▶ Data for this exercise:
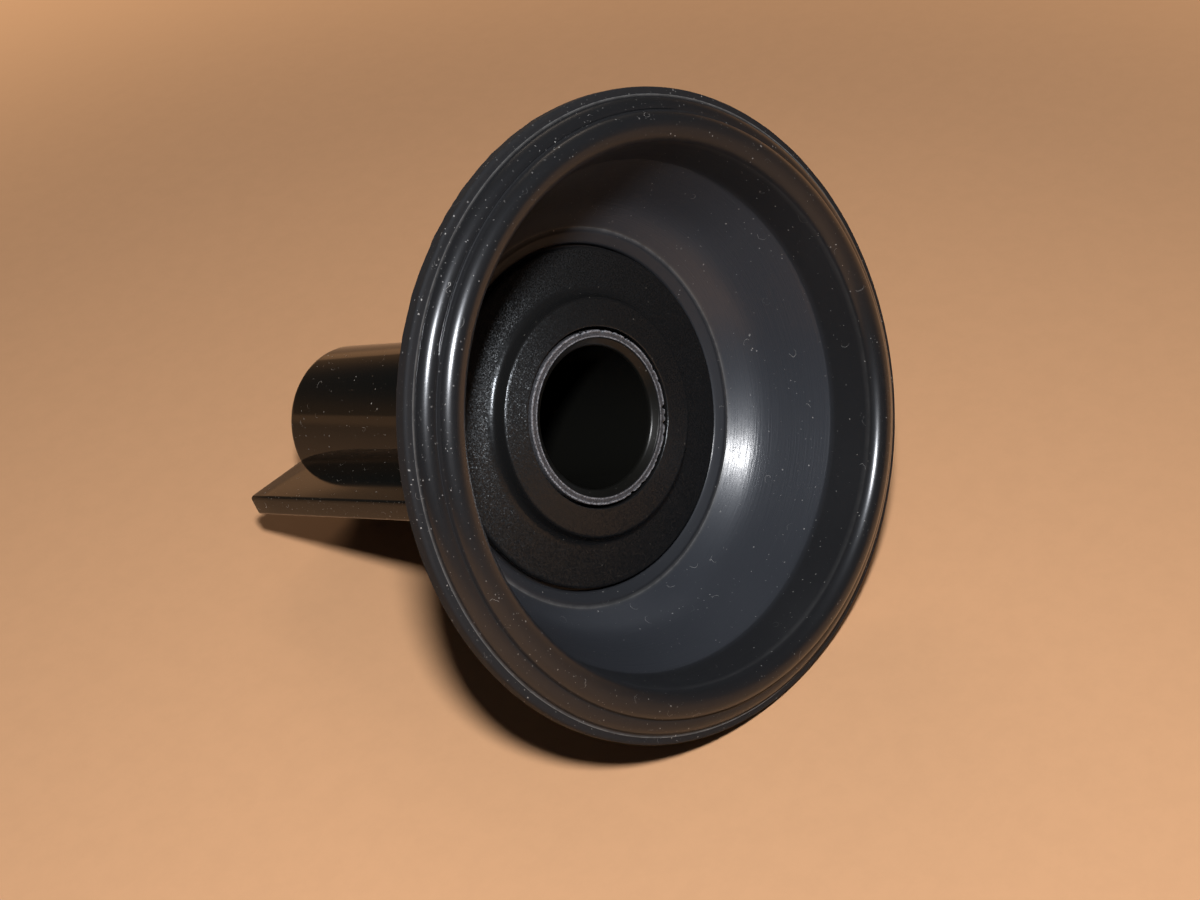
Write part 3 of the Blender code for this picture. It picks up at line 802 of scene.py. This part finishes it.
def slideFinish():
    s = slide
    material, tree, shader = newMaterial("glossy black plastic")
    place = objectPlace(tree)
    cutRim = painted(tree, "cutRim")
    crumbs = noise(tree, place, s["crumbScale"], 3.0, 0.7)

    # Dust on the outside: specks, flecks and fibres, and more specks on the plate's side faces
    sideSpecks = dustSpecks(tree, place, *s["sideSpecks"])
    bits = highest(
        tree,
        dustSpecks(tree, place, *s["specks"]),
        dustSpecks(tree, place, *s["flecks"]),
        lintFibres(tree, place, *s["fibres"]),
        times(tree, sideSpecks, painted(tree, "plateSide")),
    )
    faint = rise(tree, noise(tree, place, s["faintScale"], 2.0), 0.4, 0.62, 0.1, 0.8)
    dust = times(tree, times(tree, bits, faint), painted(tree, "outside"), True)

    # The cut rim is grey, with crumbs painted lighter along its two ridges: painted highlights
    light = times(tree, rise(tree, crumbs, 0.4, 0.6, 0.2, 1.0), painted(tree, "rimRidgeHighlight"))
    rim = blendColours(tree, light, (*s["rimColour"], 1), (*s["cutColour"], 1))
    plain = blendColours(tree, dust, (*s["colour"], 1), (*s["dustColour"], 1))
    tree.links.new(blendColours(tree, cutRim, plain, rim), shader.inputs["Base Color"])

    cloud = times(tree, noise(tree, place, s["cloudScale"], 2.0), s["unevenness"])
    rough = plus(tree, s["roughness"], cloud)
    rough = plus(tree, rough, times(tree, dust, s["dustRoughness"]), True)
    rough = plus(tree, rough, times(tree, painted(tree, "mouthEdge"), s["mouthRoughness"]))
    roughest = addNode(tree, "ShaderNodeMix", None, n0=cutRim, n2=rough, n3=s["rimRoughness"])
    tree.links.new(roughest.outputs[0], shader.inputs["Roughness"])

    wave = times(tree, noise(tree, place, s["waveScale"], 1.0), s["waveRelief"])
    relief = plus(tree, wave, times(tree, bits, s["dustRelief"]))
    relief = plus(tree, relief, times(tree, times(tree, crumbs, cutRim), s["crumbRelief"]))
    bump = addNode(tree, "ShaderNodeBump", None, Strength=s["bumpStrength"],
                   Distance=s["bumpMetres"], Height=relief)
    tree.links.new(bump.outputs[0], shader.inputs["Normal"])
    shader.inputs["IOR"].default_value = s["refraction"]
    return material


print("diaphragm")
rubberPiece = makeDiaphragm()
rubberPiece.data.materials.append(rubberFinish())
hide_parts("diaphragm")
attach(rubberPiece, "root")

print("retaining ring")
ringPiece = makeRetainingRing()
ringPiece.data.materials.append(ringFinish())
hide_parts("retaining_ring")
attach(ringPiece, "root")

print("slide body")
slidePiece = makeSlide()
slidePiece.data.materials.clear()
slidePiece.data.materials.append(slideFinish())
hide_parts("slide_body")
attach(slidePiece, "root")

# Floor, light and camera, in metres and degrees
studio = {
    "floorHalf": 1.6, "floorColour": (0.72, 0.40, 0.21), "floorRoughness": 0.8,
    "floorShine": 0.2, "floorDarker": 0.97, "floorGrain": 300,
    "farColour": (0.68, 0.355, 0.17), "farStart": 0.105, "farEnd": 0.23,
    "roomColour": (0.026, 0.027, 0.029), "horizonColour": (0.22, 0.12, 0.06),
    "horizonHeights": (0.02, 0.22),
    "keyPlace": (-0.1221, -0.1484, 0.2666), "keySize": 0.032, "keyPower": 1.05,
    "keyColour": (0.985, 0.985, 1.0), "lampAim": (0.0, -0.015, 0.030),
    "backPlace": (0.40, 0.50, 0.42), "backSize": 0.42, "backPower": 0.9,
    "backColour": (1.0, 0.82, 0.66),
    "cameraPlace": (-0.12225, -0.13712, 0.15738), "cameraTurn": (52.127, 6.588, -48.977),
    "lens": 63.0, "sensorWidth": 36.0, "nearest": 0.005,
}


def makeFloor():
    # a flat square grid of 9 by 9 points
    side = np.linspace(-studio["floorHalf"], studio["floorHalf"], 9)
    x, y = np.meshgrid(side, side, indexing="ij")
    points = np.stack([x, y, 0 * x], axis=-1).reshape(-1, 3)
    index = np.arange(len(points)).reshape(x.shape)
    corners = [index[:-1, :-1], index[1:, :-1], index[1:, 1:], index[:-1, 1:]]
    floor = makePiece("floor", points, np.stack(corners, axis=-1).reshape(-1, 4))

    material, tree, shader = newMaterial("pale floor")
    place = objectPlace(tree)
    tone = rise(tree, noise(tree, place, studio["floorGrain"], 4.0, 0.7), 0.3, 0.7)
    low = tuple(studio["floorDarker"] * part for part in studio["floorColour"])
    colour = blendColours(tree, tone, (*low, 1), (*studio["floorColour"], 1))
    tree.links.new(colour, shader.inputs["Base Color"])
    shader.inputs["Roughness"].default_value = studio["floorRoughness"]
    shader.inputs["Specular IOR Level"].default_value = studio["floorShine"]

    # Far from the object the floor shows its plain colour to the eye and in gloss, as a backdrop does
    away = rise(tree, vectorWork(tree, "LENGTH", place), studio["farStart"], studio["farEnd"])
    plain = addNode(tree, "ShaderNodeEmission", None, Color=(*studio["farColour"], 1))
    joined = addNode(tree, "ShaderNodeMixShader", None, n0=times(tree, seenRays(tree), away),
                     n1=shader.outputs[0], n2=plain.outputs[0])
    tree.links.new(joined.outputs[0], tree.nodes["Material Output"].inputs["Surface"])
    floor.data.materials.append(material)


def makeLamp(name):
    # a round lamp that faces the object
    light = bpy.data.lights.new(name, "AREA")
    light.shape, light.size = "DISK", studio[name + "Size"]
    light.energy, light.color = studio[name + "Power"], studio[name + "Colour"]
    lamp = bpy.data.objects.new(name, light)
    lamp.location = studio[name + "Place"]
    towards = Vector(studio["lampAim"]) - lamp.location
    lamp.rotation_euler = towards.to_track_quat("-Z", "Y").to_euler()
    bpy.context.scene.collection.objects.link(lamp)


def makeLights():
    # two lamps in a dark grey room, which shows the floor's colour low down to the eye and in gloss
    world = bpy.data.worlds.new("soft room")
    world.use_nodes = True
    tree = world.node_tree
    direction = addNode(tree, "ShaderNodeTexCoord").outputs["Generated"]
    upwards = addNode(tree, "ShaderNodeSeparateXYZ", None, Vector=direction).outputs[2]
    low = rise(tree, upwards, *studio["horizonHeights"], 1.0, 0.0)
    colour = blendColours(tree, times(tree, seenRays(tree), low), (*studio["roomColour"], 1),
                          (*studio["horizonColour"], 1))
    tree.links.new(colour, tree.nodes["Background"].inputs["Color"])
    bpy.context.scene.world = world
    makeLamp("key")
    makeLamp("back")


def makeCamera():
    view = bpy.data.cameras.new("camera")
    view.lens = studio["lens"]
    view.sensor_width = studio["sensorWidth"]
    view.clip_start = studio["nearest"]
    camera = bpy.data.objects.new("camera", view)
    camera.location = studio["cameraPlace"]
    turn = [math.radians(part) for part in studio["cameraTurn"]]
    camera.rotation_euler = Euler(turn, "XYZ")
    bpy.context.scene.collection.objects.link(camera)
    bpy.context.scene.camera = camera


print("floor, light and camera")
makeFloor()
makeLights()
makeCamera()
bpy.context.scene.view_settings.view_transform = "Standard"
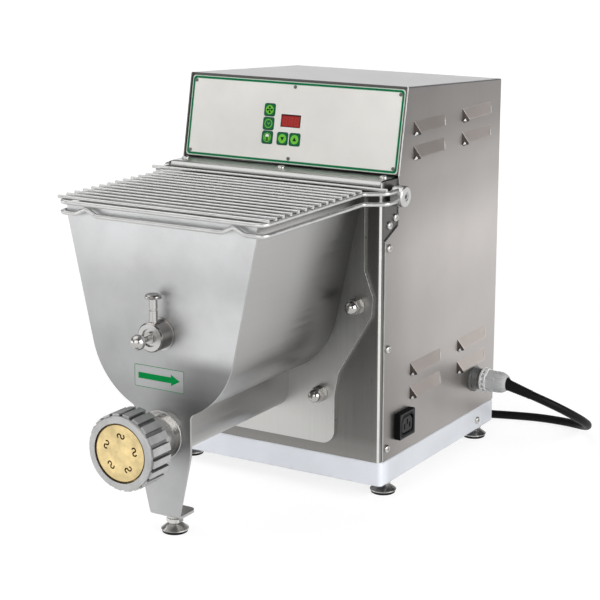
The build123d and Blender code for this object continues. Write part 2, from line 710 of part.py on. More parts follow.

▶ Set task:
Print all of the entries exactly as they appear.

▶ Reply to the task:
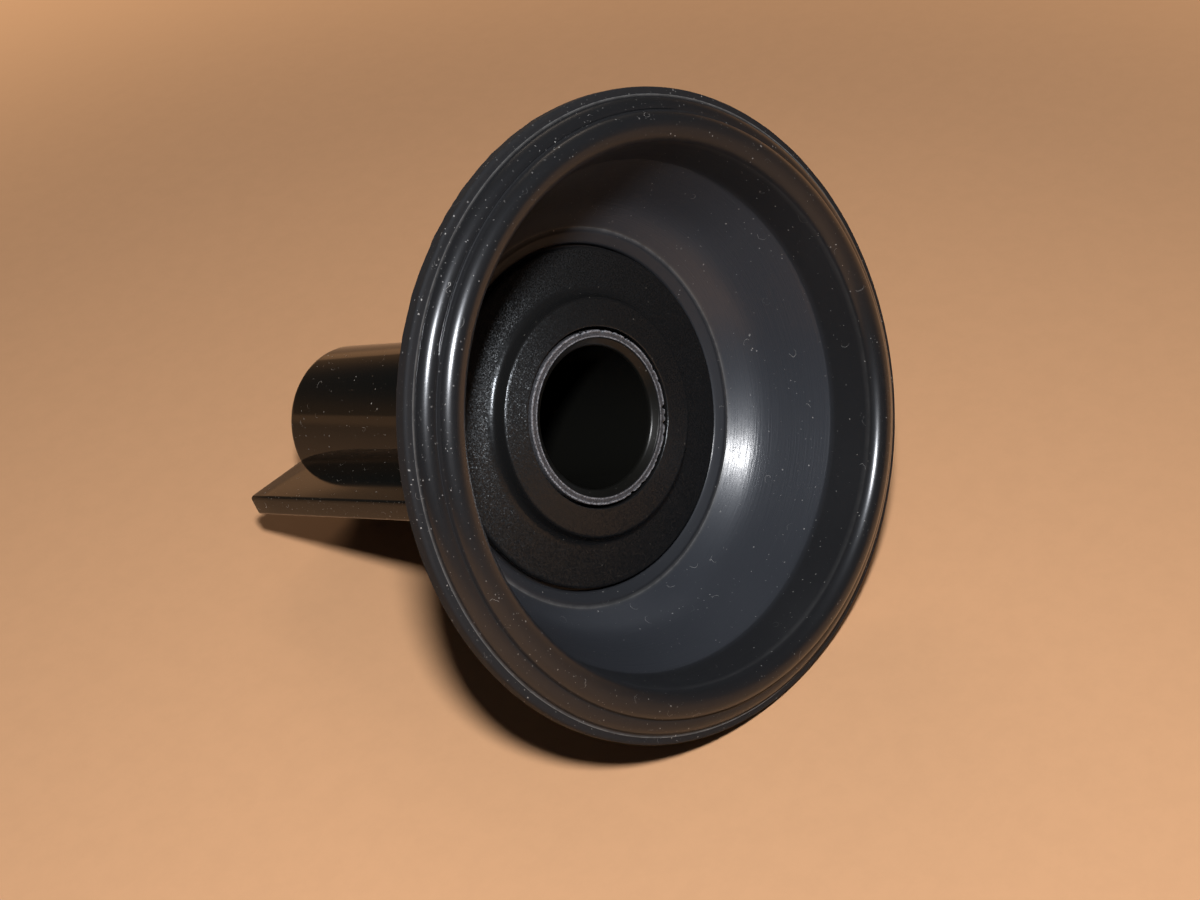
Write part 3 of the Blender code for this picture. It picks up at line 802 of scene.py. This part finishes it.
def slideFinish():
    s = slide
    material, tree, shader = newMaterial("glossy black plastic")
    place = objectPlace(tree)
    cutRim = painted(tree, "cutRim")
    crumbs = noise(tree, place, s["crumbScale"], 3.0, 0.7)

    # Dust on the outside: specks, flecks and fibres, and more specks on the plate's side faces
    sideSpecks = dustSpecks(tree, place, *s["sideSpecks"])
    bits = highest(
        tree,
        dustSpecks(tree, place, *s["specks"]),
        dustSpecks(tree, place, *s["flecks"]),
        lintFibres(tree, place, *s["fibres"]),
        times(tree, sideSpecks, painted(tree, "plateSide")),
    )
    faint = rise(tree, noise(tree, place, s["faintScale"], 2.0), 0.4, 0.62, 0.1, 0.8)
    dust = times(tree, times(tree, bits, faint), painted(tree, "outside"), True)

    # The cut rim is grey, with crumbs painted lighter along its two ridges: painted highlights
    light = times(tree, rise(tree, crumbs, 0.4, 0.6, 0.2, 1.0), painted(tree, "rimRidgeHighlight"))
    rim = blendColours(tree, light, (*s["rimColour"], 1), (*s["cutColour"], 1))
    plain = blendColours(tree, dust, (*s["colour"], 1), (*s["dustColour"], 1))
    tree.links.new(blendColours(tree, cutRim, plain, rim), shader.inputs["Base Color"])

    cloud = times(tree, noise(tree, place, s["cloudScale"], 2.0), s["unevenness"])
    rough = plus(tree, s["roughness"], cloud)
    rough = plus(tree, rough, times(tree, dust, s["dustRoughness"]), True)
    rough = plus(tree, rough, times(tree, painted(tree, "mouthEdge"), s["mouthRoughness"]))
    roughest = addNode(tree, "ShaderNodeMix", None, n0=cutRim, n2=rough, n3=s["rimRoughness"])
    tree.links.new(roughest.outputs[0], shader.inputs["Roughness"])

    wave = times(tree, noise(tree, place, s["waveScale"], 1.0), s["waveRelief"])
    relief = plus(tree, wave, times(tree, bits, s["dustRelief"]))
    relief = plus(tree, relief, times(tree, times(tree, crumbs, cutRim), s["crumbRelief"]))
    bump = addNode(tree, "ShaderNodeBump", None, Strength=s["bumpStrength"],
                   Distance=s["bumpMetres"], Height=relief)
    tree.links.new(bump.outputs[0], shader.inputs["Normal"])
    shader.inputs["IOR"].default_value = s["refraction"]
    return material


print("diaphragm")
rubberPiece = makeDiaphragm()
rubberPiece.data.materials.append(rubberFinish())
hide_parts("diaphragm")
attach(rubberPiece, "root")

print("retaining ring")
ringPiece = makeRetainingRing()
ringPiece.data.materials.append(ringFinish())
hide_parts("retaining_ring")
attach(ringPiece, "root")

print("slide body")
slidePiece = makeSlide()
slidePiece.data.materials.clear()
slidePiece.data.materials.append(slideFinish())
hide_parts("slide_body")
attach(slidePiece, "root")

# Floor, light and camera, in metres and degrees
studio = {
    "floorHalf": 1.6, "floorColour": (0.72, 0.40, 0.21), "floorRoughness": 0.8,
    "floorShine": 0.2, "floorDarker": 0.97, "floorGrain": 300,
    "farColour": (0.68, 0.355, 0.17), "farStart": 0.105, "farEnd": 0.23,
    "roomColour": (0.026, 0.027, 0.029), "horizonColour": (0.22, 0.12, 0.06),
    "horizonHeights": (0.02, 0.22),
    "keyPlace": (-0.1221, -0.1484, 0.2666), "keySize": 0.032, "keyPower": 1.05,
    "keyColour": (0.985, 0.985, 1.0), "lampAim": (0.0, -0.015, 0.030),
    "backPlace": (0.40, 0.50, 0.42), "backSize": 0.42, "backPower": 0.9,
    "backColour": (1.0, 0.82, 0.66),
    "cameraPlace": (-0.12225, -0.13712, 0.15738), "cameraTurn": (52.127, 6.588, -48.977),
    "lens": 63.0, "sensorWidth": 36.0, "nearest": 0.005,
}


def makeFloor():
    # a flat square grid of 9 by 9 points
    side = np.linspace(-studio["floorHalf"], studio["floorHalf"], 9)
    x, y = np.meshgrid(side, side, indexing="ij")
    points = np.stack([x, y, 0 * x], axis=-1).reshape(-1, 3)
    index = np.arange(len(points)).reshape(x.shape)
    corners = [index[:-1, :-1], index[1:, :-1], index[1:, 1:], index[:-1, 1:]]
    floor = makePiece("floor", points, np.stack(corners, axis=-1).reshape(-1, 4))

    material, tree, shader = newMaterial("pale floor")
    place = objectPlace(tree)
    tone = rise(tree, noise(tree, place, studio["floorGrain"], 4.0, 0.7), 0.3, 0.7)
    low = tuple(studio["floorDarker"] * part for part in studio["floorColour"])
    colour = blendColours(tree, tone, (*low, 1), (*studio["floorColour"], 1))
    tree.links.new(colour, shader.inputs["Base Color"])
    shader.inputs["Roughness"].default_value = studio["floorRoughness"]
    shader.inputs["Specular IOR Level"].default_value = studio["floorShine"]

    # Far from the object the floor shows its plain colour to the eye and in gloss, as a backdrop does
    away = rise(tree, vectorWork(tree, "LENGTH", place), studio["farStart"], studio["farEnd"])
    plain = addNode(tree, "ShaderNodeEmission", None, Color=(*studio["farColour"], 1))
    joined = addNode(tree, "ShaderNodeMixShader", None, n0=times(tree, seenRays(tree), away),
                     n1=shader.outputs[0], n2=plain.outputs[0])
    tree.links.new(joined.outputs[0], tree.nodes["Material Output"].inputs["Surface"])
    floor.data.materials.append(material)


def makeLamp(name):
    # a round lamp that faces the object
    light = bpy.data.lights.new(name, "AREA")
    light.shape, light.size = "DISK", studio[name + "Size"]
    light.energy, light.color = studio[name + "Power"], studio[name + "Colour"]
    lamp = bpy.data.objects.new(name, light)
    lamp.location = studio[name + "Place"]
    towards = Vector(studio["lampAim"]) - lamp.location
    lamp.rotation_euler = towards.to_track_quat("-Z", "Y").to_euler()
    bpy.context.scene.collection.objects.link(lamp)


def makeLights():
    # two lamps in a dark grey room, which shows the floor's colour low down to the eye and in gloss
    world = bpy.data.worlds.new("soft room")
    world.use_nodes = True
    tree = world.node_tree
    direction = addNode(tree, "ShaderNodeTexCoord").outputs["Generated"]
    upwards = addNode(tree, "ShaderNodeSeparateXYZ", None, Vector=direction).outputs[2]
    low = rise(tree, upwards, *studio["horizonHeights"], 1.0, 0.0)
    colour = blendColours(tree, times(tree, seenRays(tree), low), (*studio["roomColour"], 1),
                          (*studio["horizonColour"], 1))
    tree.links.new(colour, tree.nodes["Background"].inputs["Color"])
    bpy.context.scene.world = world
    makeLamp("key")
    makeLamp("back")


def makeCamera():
    view = bpy.data.cameras.new("camera")
    view.lens = studio["lens"]
    view.sensor_width = studio["sensorWidth"]
    view.clip_start = studio["nearest"]
    camera = bpy.data.objects.new("camera", view)
    camera.location = studio["cameraPlace"]
    turn = [math.radians(part) for part in studio["cameraTurn"]]
    camera.rotation_euler = Euler(turn, "XYZ")
    bpy.context.scene.collection.objects.link(camera)
    bpy.context.scene.camera = camera


print("floor, light and camera")
makeFloor()
makeLights()
makeCamera()
bpy.context.scene.view_settings.view_transform = "Standard"
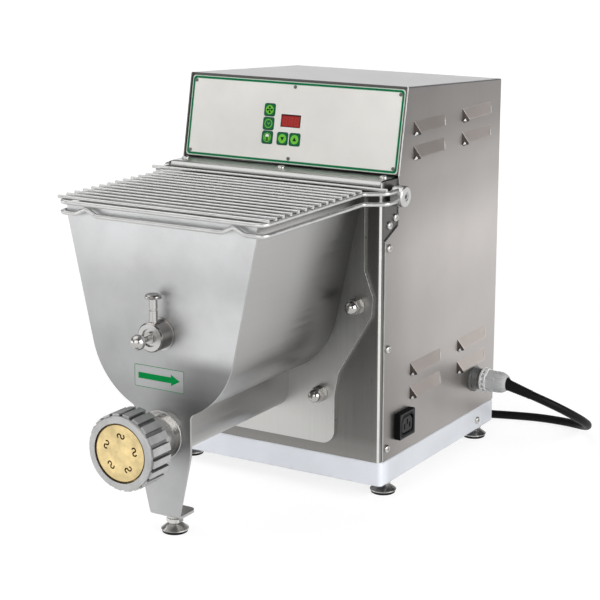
The build123d and Blender code for this object continues. Write part 2, from line 710 of part.py on. More parts follow.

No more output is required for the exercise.